The Most Quintessentially Portland Pizza Toppings

Sure, Portland’s pizzerias fire plenty of plain old pepperoni pies and true-to-form margheritas. But a few Oregonian standbys have become their own kind of classic: Portland-pickled peppers, house-fermented hot honey, spring goodies freshly yoinked from the ground. Below, a tour of some of the city’s most Portland pizza toppings, and where you can find them.
Hot honey
Spotted at: Pizza Kat, Red Sauce Pizza, No Saint
This fermentation-fueled city overflows with heat seekers, so hot honey holds court at condiment stations within several Portland pizzerias.

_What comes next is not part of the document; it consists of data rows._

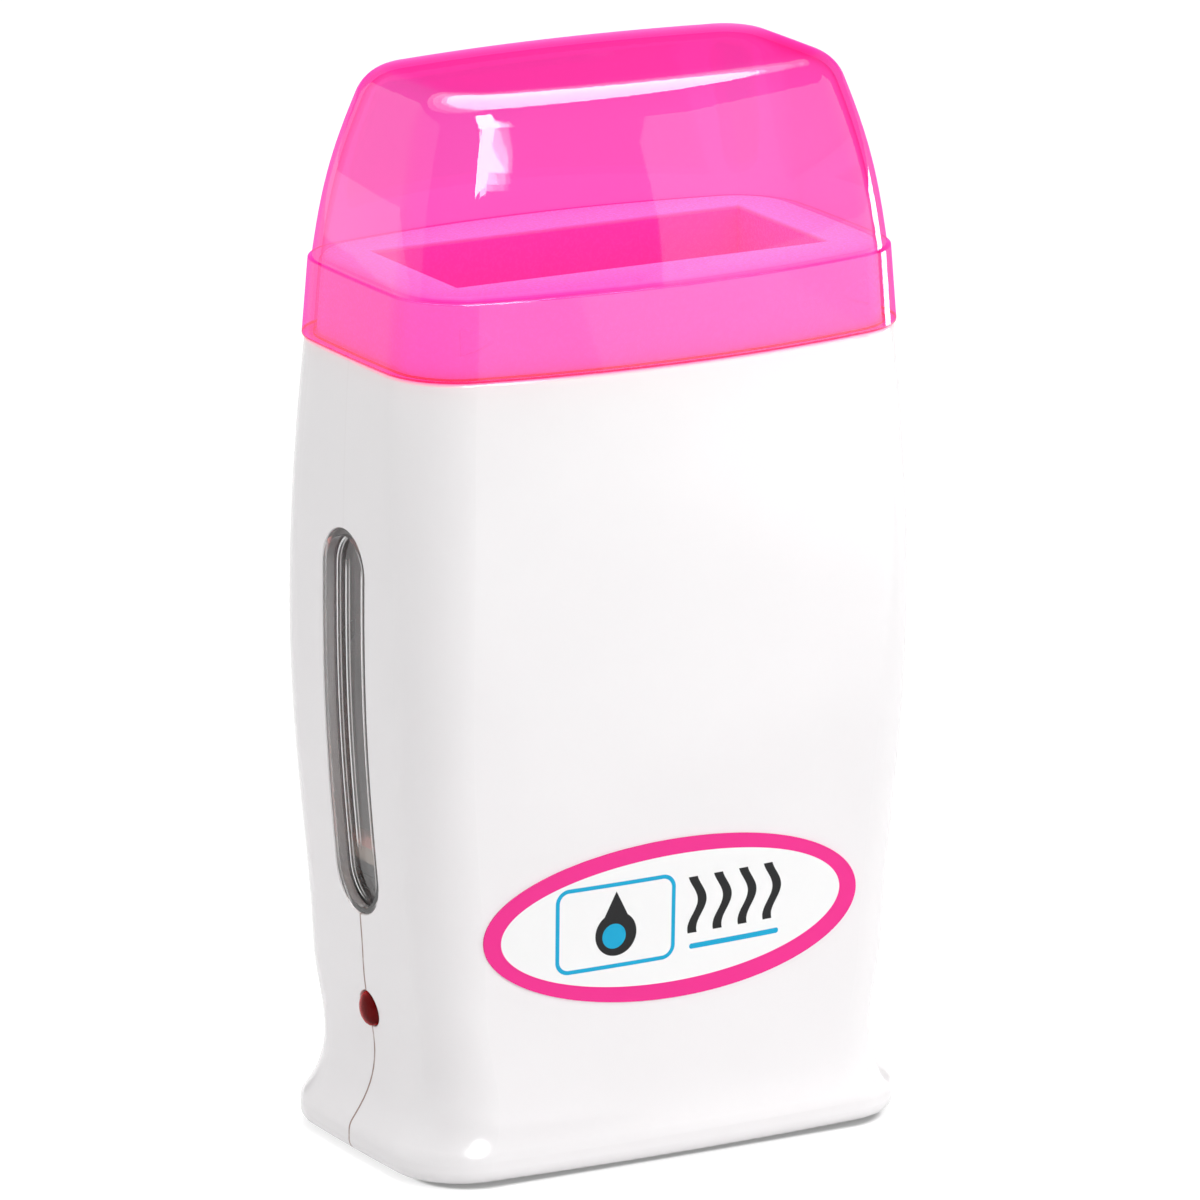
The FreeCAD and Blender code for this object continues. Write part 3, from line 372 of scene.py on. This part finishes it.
# %% Softboxes
def softbox(name, centre, facing, width, height, bright, lights="all", shape="RECTANGLE"):
    """A panel at centre that faces along facing, in metres. lights is all, spread for a lamp that only
    lights surfaces, or shine for one that only shows in gloss."""
    data = bpy.data.lights.new(name, "AREA")
    data.shape, data.size, data.size_y = shape, width, height
    area = width * height * (math.pi / 4 if shape == "ELLIPSE" else 1)
    data.energy = bright * math.pi * area
    made = bpy.data.objects.new(name, data)
    made.location = centre
    made.rotation_mode = "QUATERNION"
    made.rotation_quaternion = Vector(facing).to_track_quat("-Z", "Y")
    made.visible_camera = made.visible_transmission = False
    made.visible_diffuse, made.visible_glossy = lights != "shine", lights != "spread"
    scene.collection.objects.link(made)
    print(name, "of", round(data.energy, 1), "W")
    return made


def graded_strip(name, foot, lean, rows, edge):
    """A strip lamp that stands on its foot and leans back, made of rows that are each as wide and as bright
    as they are told: (height, left, right, bright). A dimmer edge and fringe border each row on its right."""
    up = Vector((0, math.sin(lean), math.cos(lean)))
    facing, low = up.cross((1, 0, 0)), 0.0
    for row, (height, left, right, bright) in enumerate(rows):
        for part, near, far, share in (("main", left, right, 1.0), ("edge", right, right + edge, 0.55),
                                       ("fringe", right + edge, right + edge * 2, 0.2)):
            centre = Vector(foot) + up * (low + height / 2) + Vector(((near + far) / 2, 0, 0))
            softbox(f"{name}_{part}_{row}", centre, facing, far - near, height, bright * share, "shine")
        low += height


softbox("panel_right", (0.93, -1.06, 0.42), (-1, 0, 0), 1.75, 0.84, 1.55)
softbox("panel_left", (-1.26, 0.98, 0.62), (1.26, -0.98, 0), 2.70, 1.24, 0.7)
softbox("front_light", (-0.09, -1.06, 1.17), (0.09, 1.06, -1.06), 1.20, 0.80, 2.64, "spread")
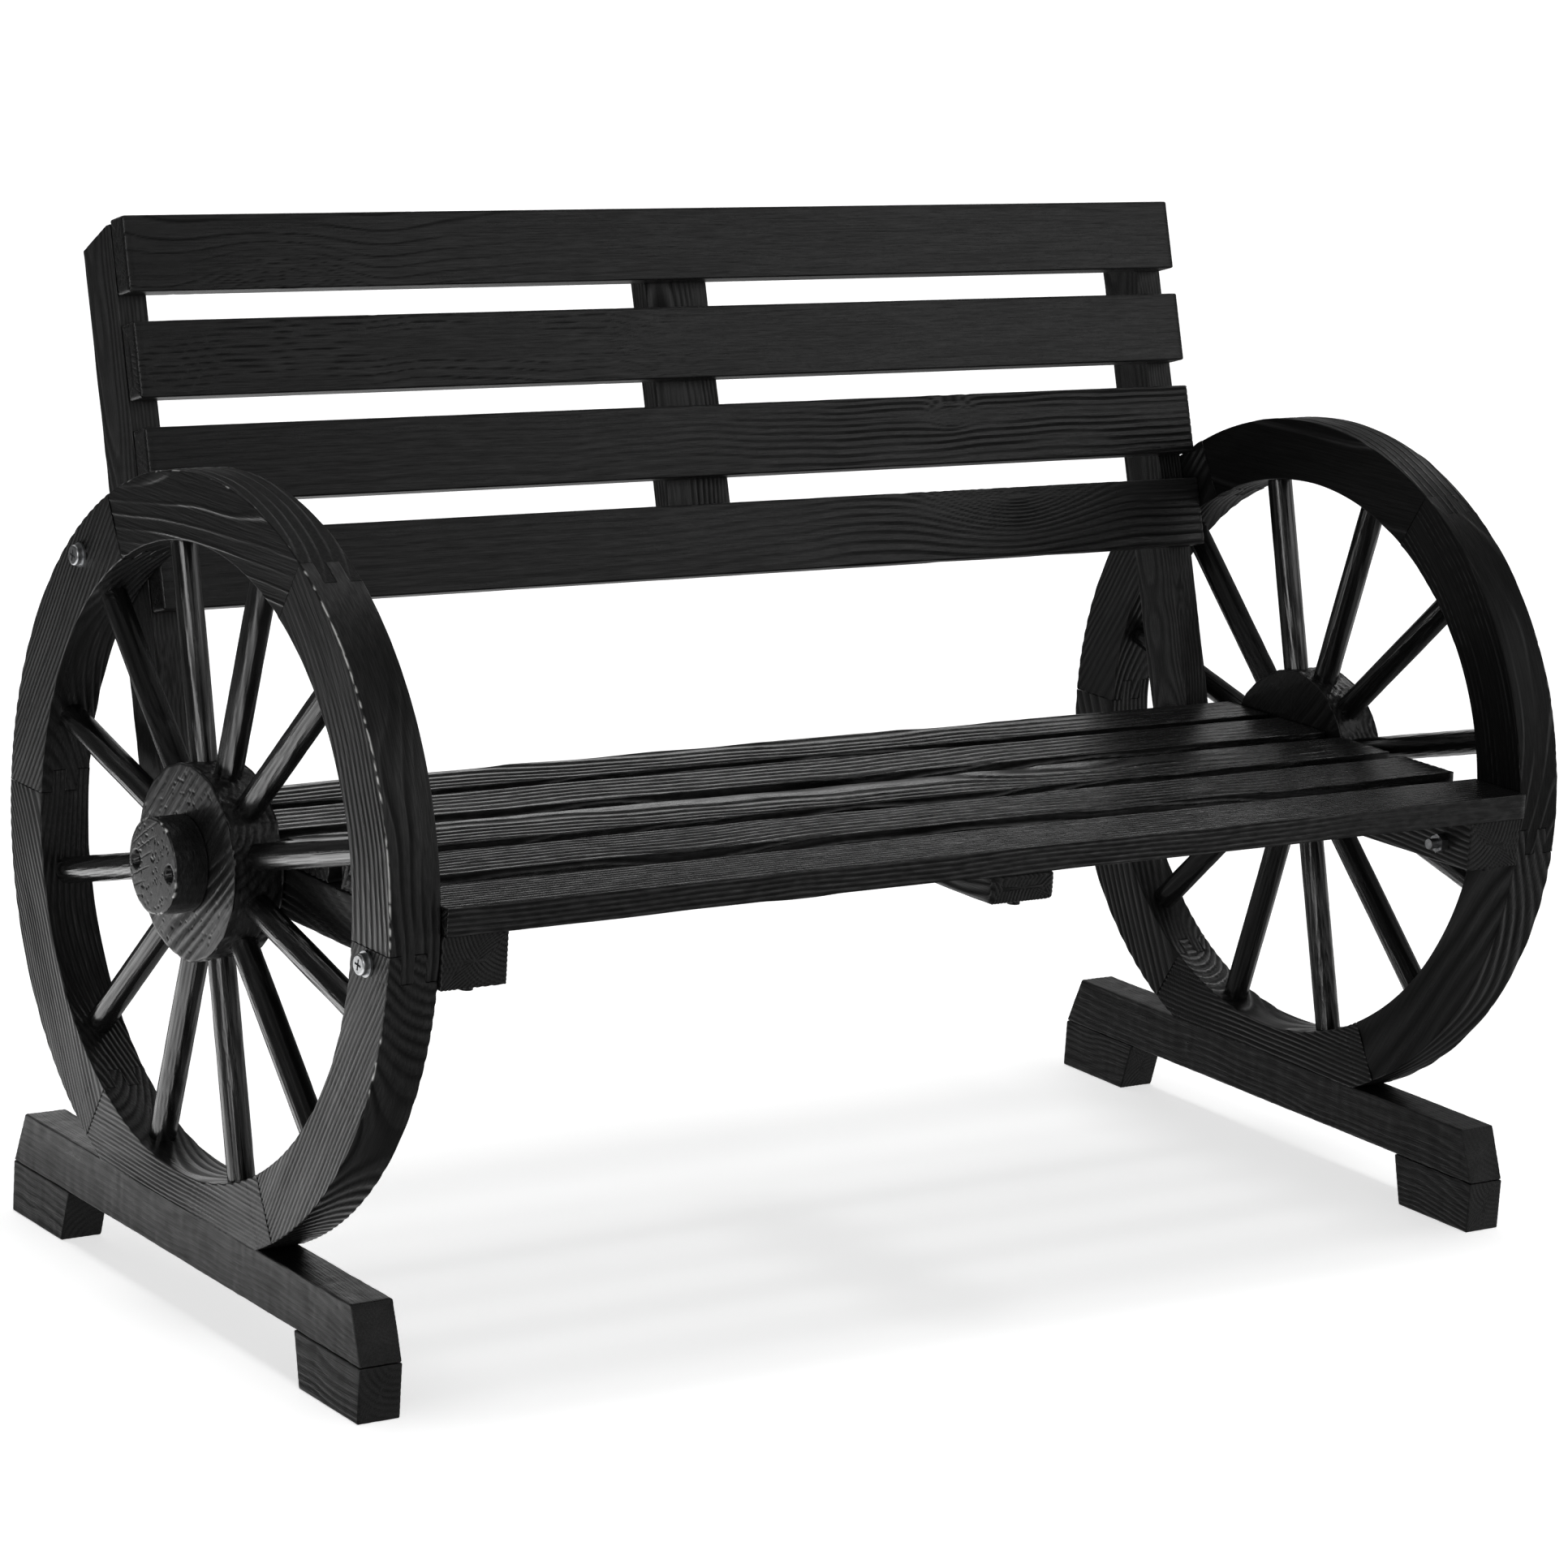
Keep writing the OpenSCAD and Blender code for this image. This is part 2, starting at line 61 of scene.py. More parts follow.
# Sizes of the bench in millimetres, as the frame has them
WHEEL_R, RIM_W, RIM_T, RIM_INNER_X = 276.0, 50.0, 40.0, 487.0
HUB_R, HUB_T, HUB_X = 72.0, 40.0, 489.0
CAP_R, CAP_T, CAP_SCREW, CAP_SINK_R, CAP_SINK = 35.0, 26.0, 24.0, 6.0, 8.0
SPOKE_D, SPOKE_FROM, SPOKE_TO, SPOKES = 20.0, 57.0, 241.0, 12
FELLOES, FINGER_L, BANDS = 6, 20.0, 4
BASE_TOP, FOOT_H, BEAM_L, BEAM_BEVEL, FOOT_L, FOOT_SLANT = 81.0, 40.0, 516.0, 16.0, 90.0, 10.0
RECLINE = math.radians(17.3)
BACK_Y, SEAT_Z, SEAT_T = 85.0, 362.9, 20.0
BACK_SLAT_W, BACK_T, BACK_PITCH, BACK_TOP = 56.0, 20.0, 77.0, 398.0 / math.cos(RECLINE)
POST_W, POST_D, POST_LOW, POST_FLAT, POST_FALL = 24.0, 45.0, 3.0, 6.0, 12.0
BATTEN_W, BATTEN_T, BATTEN_IN = 58.0, 20.0, 8.0
HEAD_SINK_R, POST_SINK, BASE_SINK, FOOT_SCREWS, BEAM_SCREWS = 5.8, 18.0, 12.0, 22.0, 90.0
JOINT_GAP = 0.3

# Directions: across the bench, up the leaning back and out of its front
ACROSS = np.array([1.0, 0.0, 0.0])
BACK_UP = np.array([0.0, math.sin(RECLINE), math.cos(RECLINE)])
BACK_OUT = np.array([0.0, -math.cos(RECLINE), math.sin(RECLINE)])

# Points closer than MERGE are one point and edges shorter than SLIVER are none, in metres
MERGE, SLIVER = 2e-6, 1e-6
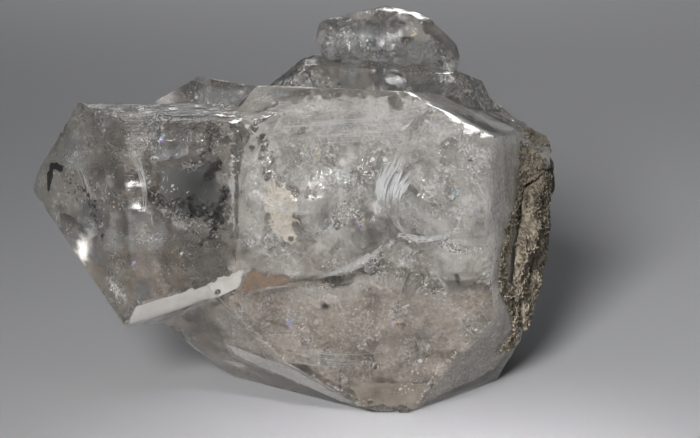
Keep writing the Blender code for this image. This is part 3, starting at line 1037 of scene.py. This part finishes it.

A handful make their own, like Pizza Kat and Red Sauce; others lean on the industry standard, New York–made (and Brooklyn pizzeria–popularized) Mike’s Hot Honey.
Mama Lil’s Peppers
Spotted at: Pizzeria Otto, Apizza Scholls, Life of Pie
Chefs adore these Portland-pickled Hungarian Goathorns, folding them into aioli or slapping them on breakfast sandwiches. Pizza is no exception. The peppers are a common compatriot of fennel sausage or cured meats like soppressata. Real pepperheads and pizza freaks add them to pies with pineapple and pepperoni.
Wild Oregon mushrooms
Spotted at: Grana, Lovely’s Fifty Fifty, Paladin Pie
Oregon’s dense, damp forests have attracted mushroom foragers and truffle hunters for as long as people have lived here, and every chef in town has a dog-eared copy of All the Rain Promises and More. Mushrooms on pizza go beyond the button in Portland, as pizzaiolos load pies with morels, oysters, and Oregon’s state mushroom, the golden chanterelle—depending on the season.
Green garlic
Spotted at: Gracie’s Apizza, Lovely’s Fifty Fifty, Pizza Thief
Wander a farmers market in spring or early summer and you’re sure to come across green garlic, an early-harvest version of the allium that resembles a scallion with a larger bulb. Lighter, brighter, and milder than your standard husky head, green garlic gets blitzed into olive oil or shaved thin before it appears on Portland pizzas.